One day after the speech, which was written largely by Mari Maseng, wife of conservative columnist George Will, a Dole aide admitted that the Senator also had not seen most of the movies he talked about, nor had he heard most of the music. On Friday aboard his Gulfstream jet, Dole finally popped Natural Born Killers into the VCR. "Probably ought to take a look so I can say I've seen this thing,'' he joked to a TIME reporter over the phone. "Then we can always throw it out the window.''

Count on it to keep coming back. The violent and raunchy streak in civilization runs deep and long into the past. More teenage boys might be attracted to the classics if they knew about Homer's graphic descriptions of spear points ripping through flesh in The Iliad or the quarts of stage blood needed for any production of Titus Andronicus. As for sex, the lewd posturings in some paintings of Hieronymous Bosch would be rated NC-17 if they showed up at the multiplex.
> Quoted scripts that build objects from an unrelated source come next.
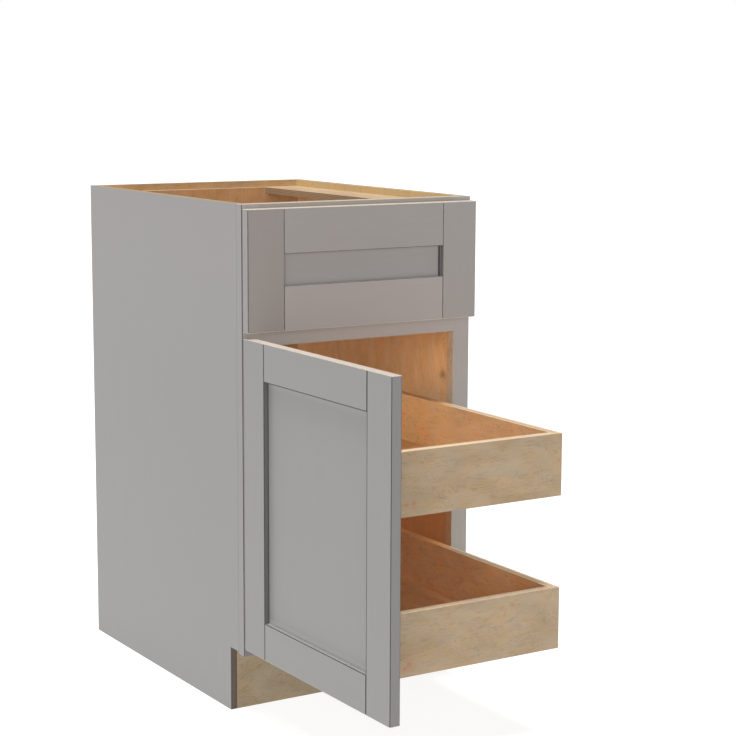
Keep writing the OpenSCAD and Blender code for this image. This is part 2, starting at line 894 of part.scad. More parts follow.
// Puts the children where screws run from inside the drawer box into its front's lower rail
module front_screws() {
    for (i = [1, 2])
        both_sides() translate([i * front_screw_x, drawer_y + wall_t, front_screw_z])
            rotate([-90, 0, 0]) children();
}

module drawer_front_screws() {
    color(steel) front_screws() screw(front_screw_l);
}

module drawer_clips() {
    clips(drawer_half, drawer_y, drawer_z);
}

module drawer_runner_moving() {
    runner_moving(drawer_half, drawer_y, drawer_z);
}

module drawer_runner_middle() {
    runner_middle(drawer_half, runner_y, drawer_z);
}

module drawer_runner_fixed() {
    runner_fixed(drawer_half, drawer_z);
}

module drawer_runner_blocks() {
    runner_blocks(drawer_half, drawer_z);
}

// Cutlery insert, in the drawer box behind its front board

module insert_base() {
    color(maple) board([-insert_w / 2, insert_w / 2], [insert_y, insert_y + insert_d],
        [insert_z, rail_z]);
}

// One divider, which also cuts its grooves in the rails
module insert_divider(i) {
    x = insert_w * (i / (divider_n + 1) - 0.5);
    board([x - insert_t / 2, x + insert_t / 2],
        [rail_front_y + insert_t - divider_groove, rail_back_y + divider_groove],
        [rail_z, rail_z + insert_h]);
}

module insert_rails() {
    color(maple) difference() {
        for (y = [rail_front_y, rail_back_y])
            board([-insert_w / 2, insert_w / 2], [y, y + insert_t], [rail_z, rail_z + insert_h]);
        for (i = [1 : divider_n]) insert_divider(i);
    }
}

module insert_dividers() {
    color(maple) for (i = [1 : divider_n]) insert_divider(i);
}

// Trays

module upper_tray_sides() {
    box_sides(tray_half, tray_y, upper_z, tray_h);
}

module upper_tray_front() {
    box_front(tray_half, tray_y, upper_z, tray_h);
}

module upper_tray_back() {
    box_back(tray_half, tray_y, upper_z, tray_h);
}

module upper_tray_bottom() {
    box_bottom(tray_half, tray_y, upper_z);
}

module upper_tray_clips() {
    clips(tray_half, tray_y, upper_z);
}

module upper_runner_moving() {
    runner_moving(tray_half, tray_y, upper_z);
}

module upper_runner_middle() {
    runner_middle(tray_half, runner_y - tray_open / 2, upper_z);
}

module upper_runner_fixed() {
    runner_fixed(tray_half, upper_z);
}

module lower_tray_sides() {
    box_sides(tray_half, tray_y, lower_z, tray_h);
}

module lower_tray_front() {
    box_front(tray_half, tray_y, lower_z, tray_h);
}

module lower_tray_back() {
    box_back(tray_half, tray_y, lower_z, tray_h);
}

module lower_tray_bottom() {
    box_bottom(tray_half, tray_y, lower_z);
}

module lower_tray_clips() {
    clips(tray_half, tray_y, lower_z);
}

module lower_runner_moving() {
    runner_moving(tray_half, tray_y, lower_z);
}

module lower_runner_middle() {
    runner_middle(tray_half, runner_y - tray_open / 2, lower_z);
}

module lower_runner_fixed() {
    runner_fixed(tray_half, lower_z);
}

module tray_runner_blocks() {
    for (z = [lower_z, upper_z]) runner_blocks(tray_half, z);
}

// Screws of the runners and of the hinge arms
module mounting_screws() {
    color(steel) {
        runner_screws(drawer_half, drawer_z) screw();
        for (z = [lower_z, upper_z]) runner_screws(tray_half, z) screw();
        for (z = hinge_zs) arm_screws(z) screw();
    }
}

side_panel_left();
side_panel_right();
back_panel();
bottom_panel();
toe_board();
hanging_rails();
top_braces();
stile_left();
stile_right();
top_rail();
middle_rail();
bottom_rail();
hinge_arms();
drawer_runner_blocks();
tray_runner_blocks();
drawer_runner_fixed();
upper_runner_fixed();
lower_runner_fixed();
mounting_screws();
door_hinge_stile();
door_free_stile();
door_top_rail();
door_bottom_rail();
door_panel();
hinge_cups();
door_screws();
door_bumpers();
drawer_front_stile_left();
drawer_front_stile_right();
drawer_front_top_rail();
drawer_front_bottom_rail();
drawer_front_panel();
drawer_box_sides();
drawer_box_front();
drawer_box_back();
drawer_box_bottom();
drawer_front_screws();
drawer_bumpers();
drawer_runner_moving();
drawer_clips();
insert_base();
insert_rails();
insert_dividers();
drawer_runner_middle();
upper_runner_middle();
lower_runner_middle();
upper_tray_sides();
upper_tray_front();
upper_tray_back();
upper_tray_bottom();
upper_runner_moving();
upper_tray_clips();
lower_tray_sides();
lower_tray_front();
lower_tray_back();
lower_tray_bottom();
lower_runner_moving();
lower_tray_clips();
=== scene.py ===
"""Looks of the kitchen base cabinet: finishes, eased edges, lights and camera round the CAD part.

Lengths are in metres in the part's frame: X to the right, Y to the back, Z up from the floor.
"""

import math

import bpy
from mathutils import Matrix, Vector


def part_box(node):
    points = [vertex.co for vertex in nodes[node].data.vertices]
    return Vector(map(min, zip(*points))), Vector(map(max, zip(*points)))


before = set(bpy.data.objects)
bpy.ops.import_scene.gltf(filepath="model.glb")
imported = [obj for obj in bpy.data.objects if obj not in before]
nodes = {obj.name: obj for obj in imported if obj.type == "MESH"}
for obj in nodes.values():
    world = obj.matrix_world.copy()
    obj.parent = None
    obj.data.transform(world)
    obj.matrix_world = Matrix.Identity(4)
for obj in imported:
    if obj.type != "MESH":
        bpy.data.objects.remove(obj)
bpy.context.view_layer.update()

MM = 0.001
X, Y, Z = 0, 1, 2
AXES = "xyz"
LOW, HIGH = 0, 1
WHITE = (1, 1, 1, 1)


def node_end(name, end, axis):
    """Where a CAD node ends along an axis, at its low or its high end."""
    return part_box(name)[end][axis]


# Places on the part
cabinet_top = node_end("side_panel_left", HIGH, Z)
wall_face = node_end("side_panel_right", LOW, X)
frame_face = node_end("stile_left", LOW, Y)
back_panel_rear = node_end("back_panel", HIGH, Y)
brace_foot = node_end("top_braces", LOW, Z)
door_foot = node_end("door_hinge_stile", LOW, Z)
door_top = node_end("door_hinge_stile", HIGH, Z)
door_recess = node_end("door_panel", LOW, X)
door_recess_foot = node_end("door_bottom_rail", HIGH, Z)
door_recess_top = node_end("door_top_rail", LOW, Z)
drawer_front_foot = node_end("drawer_front_stile_left", LOW, Z)
drawer_front_top = node_end("drawer_front_stile_left", HIGH, Z)
drawer_recess_right = node_end("drawer_front_stile_right", LOW, X)
tray_side = node_end("upper_tray_sides", HIGH, X)
tray_face = node_end("upper_tray_front", LOW, Y)
upper_tray_foot = node_end("upper_tray_front", LOW, Z)
upper_tray_rim = node_end("upper_tray_front", HIGH, Z)
lower_tray_foot = node_end("lower_tray_front", LOW, Z)
lower_tray_rim = node_end("lower_tray_front", HIGH, Z)
insert_face = node_end("insert_rails", LOW, Y)
insert_foot = node_end("insert_rails", LOW, Z)

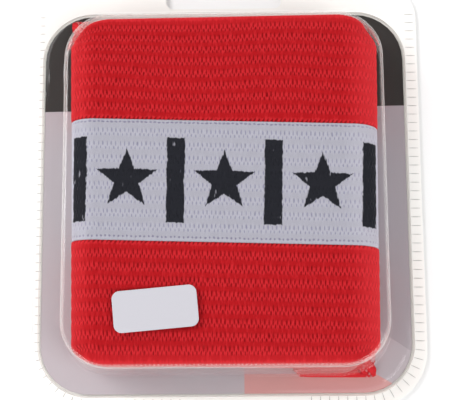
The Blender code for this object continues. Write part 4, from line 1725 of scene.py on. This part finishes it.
@dataclass
class RowOfPieces:
    """A small piece repeated along a line by Geometry Nodes."""

    name: str
    spacing: float
    size: tuple[float, float, float]
    closed: bool
    material: bpy.types.Material

    def tree(self) -> bpy.types.NodeTree:
        """Build the node tree, with named inputs for its sizes.

        Returns:
            The tree, which turns a line into a row of pieces.
        """
        tree = bpy.data.node_groups.new(self.name, "GeometryNodeTree")
        tree.interface.new_socket("Geometry", in_out="INPUT", socket_type="NodeSocketGeometry")
        tree.interface.new_socket("Spacing", in_out="INPUT", socket_type="NodeSocketFloat")
        tree.interface.new_socket("Size", in_out="INPUT", socket_type="NodeSocketVector")
        tree.interface.new_socket("Geometry", in_out="OUTPUT", socket_type="NodeSocketGeometry")
        source = add_node(tree, "NodeGroupInput")
        curve = add_node(tree, "GeometryNodeMeshToCurve", None, {0: source.outputs["Geometry"]})
        spots = add_node(
            tree, "GeometryNodeCurveToPoints", {"mode": "LENGTH"},
            {"Curve": curve, "Length": source.outputs["Spacing"]},
        )
        turned = add_node(
            tree, "FunctionNodeAlignRotationToVector", {"axis": "X", "pivot_axis": "Z"},
            {"Vector": spots.outputs["Tangent"]},
        )
        # The bead is one unit across, so that its scale is its size
        bead = add_node(tree, "GeometryNodeMeshIcoSphere", None, {"Radius": 0.5, "Subdivisions": 2})
        placed = add_node(
            tree, "GeometryNodeInstanceOnPoints", None,
            {"Points": spots.outputs["Points"], "Instance": bead.outputs["Mesh"],
             "Rotation": turned, "Scale": source.outputs["Size"]},
        )
        real = add_node(tree, "GeometryNodeRealizeInstances", None, {0: placed})
        smooth = add_node(tree, "GeometryNodeSetShadeSmooth", None, {0: real})
        dressed = add_node(tree, "GeometryNodeSetMaterial", None, {0: smooth, "Material": self.material})
        add_node(tree, "NodeGroupOutput", None, {0: dressed})
        return tree

    def build(self, line: np.ndarray) -> bpy.types.Object:
        """Repeat the piece along a line and make the result a plain mesh.

        Args:
            line: The line's points, in the frame's axes.

        Returns:
            The dressed piece.
        """
        count = len(line)
        edges = [(index, (index + 1) % count) for index in range(count if self.closed else count - 1)]
        guide_mesh = bpy.data.meshes.new(f"{self.name}_line")
        guide_mesh.from_pydata(line.tolist(), edges, [])
        guide = bpy.data.objects.new(f"{self.name}_line", guide_mesh)
        bpy.context.scene.collection.objects.link(guide)
        tree = self.tree()
        modifier = guide.modifiers.new("row", "NODES")
        modifier.node_group = tree
        sockets = {item.name: item.identifier for item in tree.interface.items_tree if item.in_out == "INPUT"}
        modifier[sockets["Spacing"]] = self.spacing
        modifier[sockets["Size"]] = self.size
        graph = bpy.context.evaluated_depsgraph_get()
        mesh = bpy.data.meshes.new_from_object(guide.evaluated_get(graph), depsgraph=graph)
        guide.modifiers.clear()
        bpy.data.objects.remove(guide)
        return mesh_object(self.name, mesh, [self.material])


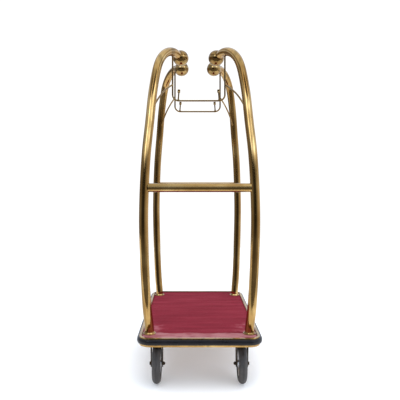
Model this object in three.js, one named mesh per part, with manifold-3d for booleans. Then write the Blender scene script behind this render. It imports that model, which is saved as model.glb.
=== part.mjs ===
// Hotel luggage cart: brass posts, garment hanger frames, carpeted deck and four casters.
// Millimetres. +Z is up, the length lies along Y and the width along X. The floor is z = 0.
import * as THREE from 'three';
import { mergeVertices } from 'three/addons/utils/BufferGeometryUtils.js';
import Module from 'manifold-3d';

const wasm = await Module();
wasm.setup();

// ---------------------------------------------------------------- driving dimensions

const GAP = 0.3;                 // clearance between pieces that touch

// Deck. Its outline is one rounded rectangle, and every edge piece is an offset from it.
const DECK_HALF_X = 319;
const DECK_HALF_Y = 559;
const DECK_CORNER_RADIUS = 60;
const CORNER_STEPS = 5;
const CHANNEL_BOTTOM = 231;
const CHANNEL_TOP = 278;
const CHANNEL_WALL = 2;
const CHANNEL_UPPER_LIP = 6;     // brass seen above the bumper
const CHANNEL_LOWER_LIP = 11;    // and below it
const CHANNEL_LIP_OUT = 3;       // how far both lips stand out past the deck outline
const CARPET_LIP = 10;           // how far the channel's top lip reaches in over the deck
const BOARD_BOTTOM = 250;
const BOARD_THICKNESS = 18;
const CARPET_THICKNESS = 5;
const BUMPER_PROUD = 15;         // how far the rubber stands out past the channel
const BUMPER_SHOULDER = 5;       // flat part of that before the face rounds over
const MEMBER_HALF_WIDTH = 20;
const MEMBER_WALL = 2;

// Posts. Each bends in one upright plane that runs in towards the middle of the cart.
const POST_X = 271;
const POST_Y = 458;
const POST_PLANE_ANGLE = THREE.MathUtils.degToRad(62);
const POST_RADIUS = 25;
const POST_WALL = 2;
const POST_SIDES = 12;
const SAMPLES_PER_KNOT = 2;
const HOOK_RADIUS = 205;
const HOOK_CENTRE_REACH = 270;
const HOOK_CENTRE_Z = 1650;
const HOOK_START_DEG = 28;
const HOOK_END_DEG = 108;
const BALL_DEG = 113;
const BALL_RADIUS = 47;
const BALL_WALL = 2;

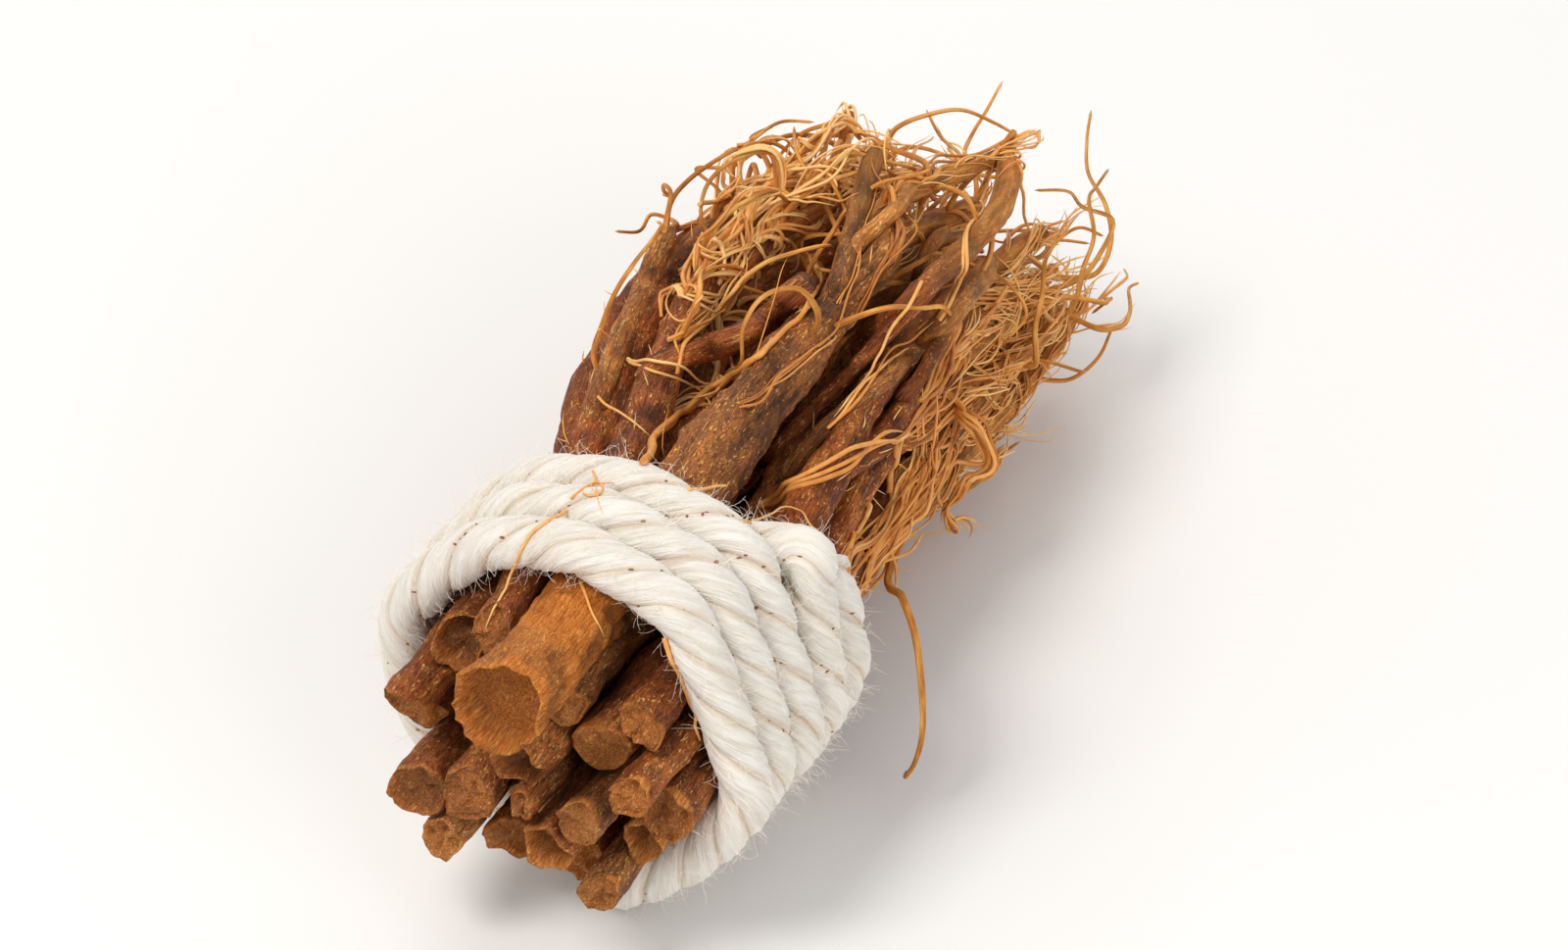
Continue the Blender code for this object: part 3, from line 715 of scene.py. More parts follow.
barkSet = {
    "patterns": {  # width across the root, how much longer it is along it, and its detail
        "patch": (9 * mm, 1.8, 4.0),  # a stretch of bark of one colour
        "grain": (0.45 * mm, 10, 3.0),  # fine wrinkles
        "scratch": (0.42 * mm, 3.2, 1.5),  # pale flecks where the skin has lifted
        "pore": (0.22 * mm, 1.5, 2.0),  # the dry skin's own roughness
        "crease": (0.8 * mm, 6, 2.0),  # fine dark cracks
        "stroke": (1.0 * mm, 1.6, 2.0),  # thin curled edges of lifted skin
        "where": (2.2 * mm, 1.8, 1.0),  # where such edges are
        "wood": (0.32 * mm, 18, 3.0),
        "young": (0.9 * mm, 7, 3.0),
    },
    "bump": 0.2 * mm,
    "kinds": {
        "bark_dark": ("653115", "984f22", "be6c31", "dda350"),
        "bark_reddish": ("6d300d", "964a18", "b26629", "d99f56"),
        "bark_grey": ("5d351b", "8e5326", "b36c34", "e0a655"),
        "bark_tan": ("83461c", "b06a30", "cc8b46", "e8b76e"),
    },
    "wood": ("974b16", "bd6d26", "dc984a"),
    "young": ("9c5921", "cd883a", "eab560"),
}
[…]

But the rise of capitalism over the past two centuries has meant that all the resources of technology and free enterprise could at last be placed at the disposal of the enduring human fascination with grunt and groan. By the early decades of the present century, there had emerged in the U.S. an entertainment industry that would eventually prove to be all-pervasive and ever more given to decking out our base impulses with sweaty and imaginative detail. It awaited only the youth culture that began stirring and shaking in the 1950s to take full advantage of the possibilities in rock, films and TV. The result was a pop culture more pointed and grown up, but also more shameless and adolescent; sometimes both at the same time. The great skirmishes against the blue-nosed guardians of culture-the Hays Office that policed movies in the '30s or the network censors who tormented the Smothers Brothers in the late '60s-became the stuff of baby-boomer folklore.

The complications set in during the '90s, when the boomers who were once pop culture's most dedicated consumers became the decision makers at media companies-but also the parents of the next generation. Pulled one way by their lifelong instinct for whatever is sensational, unsanitized or unofficial, they find themselves dragged in the other direction by their emerging second thoughts as citizens and parents.